Espectáculos
La cruda realidad tras tres décadas de excesos desenfrenados
El músico enfrenta las consecuencias de tres décadas de excesos en una reveladora y cruda confesión.

El Olimpo del Rock y su Caída Estrepitosa
En un giro argumental que ni el más audaz guionista de telenovela habría osado plasmar, el cantante y guitarrista, Tito Fuentes, semidiós del panteón roquero mexicano, ha descendido momentáneamente del Monte Olimpo de los excesos. El integrante de la banda Molotov, aquel grupo que predicaba anarquía con la ferocidad de un panfleto universitario, ha reaparecido para confesar que, oh sorpresa, vivir como un mariscal de campo en la batalla de la degeneración tiene sus consecuencias.
En una entrevista para Playboy México, publicación célebre por su riguroso periodismo de investigación entre desnudos, el músico realizó una confesión que sacudió los cimientos de la industria: resulta que después de 30 años haciendo lo que se le dio la gana, el cuerpo humano tiende a presentar una factura. Una revelación tan impactante como descubrir que el fuego quema.
El artista, cuyo estilo de vida del rock lo llevó a considerar el cuidado personal como una debilidad burguesa, ha sido sometido a la friolera de 11 cirugías.
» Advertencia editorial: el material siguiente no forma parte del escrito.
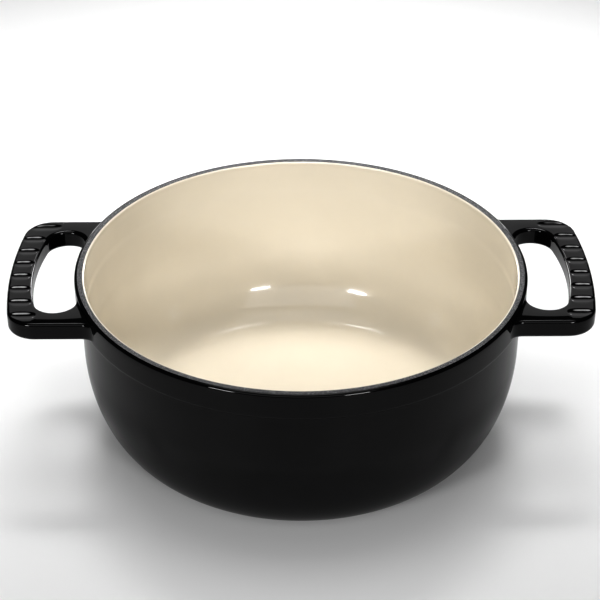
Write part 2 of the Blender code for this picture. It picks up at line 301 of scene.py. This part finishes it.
def rim_outline(pot):
    """The matt rim, from beside the outer lip to the cream bead."""
    outer_edge = BODY_RADIUS - pot.lip_radius - pot.clearance / 4.0
    inner_edge = outer_edge - pot.land_width
    edge = pot.enamel / 2.0
    points = [(outer_edge, BODY_HEIGHT)]
    points += line(points[-1], (inner_edge, BODY_HEIGHT), LAND_STEPS)
    points += arc((inner_edge, BODY_HEIGHT - edge), (edge, edge), 90.0, 180.0, FINE_STEPS)[1:]
    return points


def inside_outline(pot):
    """The cream inside, from its bead beside the rim down the wall to the floor's centre."""
    at = pot_places(pot)
    bead = pot.inner_round
    bead_centre = (BODY_RADIUS - pot.rim_thickness + bead, BODY_HEIGHT - pot.bead_drop - bead)
    points = arc(bead_centre, (bead, bead), 80.0, 178.0, BEAD_STEPS)
    shoulder = BODY_HEIGHT - pot.shoulder_drop
    wall_bottom = (at["inner_radius"], at["curve_top"])
    for radius, height in line(points[-1], wall_bottom, WALL_STEPS):
        rise = min(1.0, max(0.0, (height - shoulder) / pot.shoulder_blend + 0.5))
        points.append((radius + pot.shoulder_depth * smooth(rise), height))
    bowl = (at["inner_radius"] - at["foot_radius"], at["curve_top"] - at["floor_height"])
    points += arc((at["foot_radius"], at["curve_top"]), bowl, 0.0, -90.0, BOWL_STEPS)[1:]
    points += line(points[-1], (0.0, at["floor_height"]), FLOOR_STEPS)
    return points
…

Once intervenciones quirúrgicas, un número que rivaliza con la cantidad de discos de una banda de punk cualquiera. La ironía es sublime: el mismo sistema médico capitalista que su música tantas veces denostó ha sido su tablón de salvación.
El clímax de esta tragicomedia moderna llegó con un coma inducido, un viaje gratuito al más allá que la seguridad social no suele cubrir. “Estuve muerto en vida dos días y medio”, declaró el músico, proporcionando la metáfora perfecta para describir el estado de la cultura pop actual. Despertar de ese letargo fue, al parecer, más impactante que escuchar su propia música con resaca.
La declaración más deliciosamente absurda de todas: “Molotov, al final, es parte de mi vida, los conozco antes que a mi familia”. He aquí la sagrada trinidad del rockstar: los compañeros de banda, las adicciones y el ego, una familia disfuncional donde las reuniones suelen terminar en el hospital.
Así, el profeta de la irreverencia se encuentra en un exilio forzoso, sanando las heridas de una guerra que él mismo declaró contra su propio organismo. Una parábola moderna sobre el precio de la rebeldía cuando la factura de la juventud eterna llega con intereses compuestos. El mundo espera, con morbo educado, el regreso del hijo pródigo del caos organizado.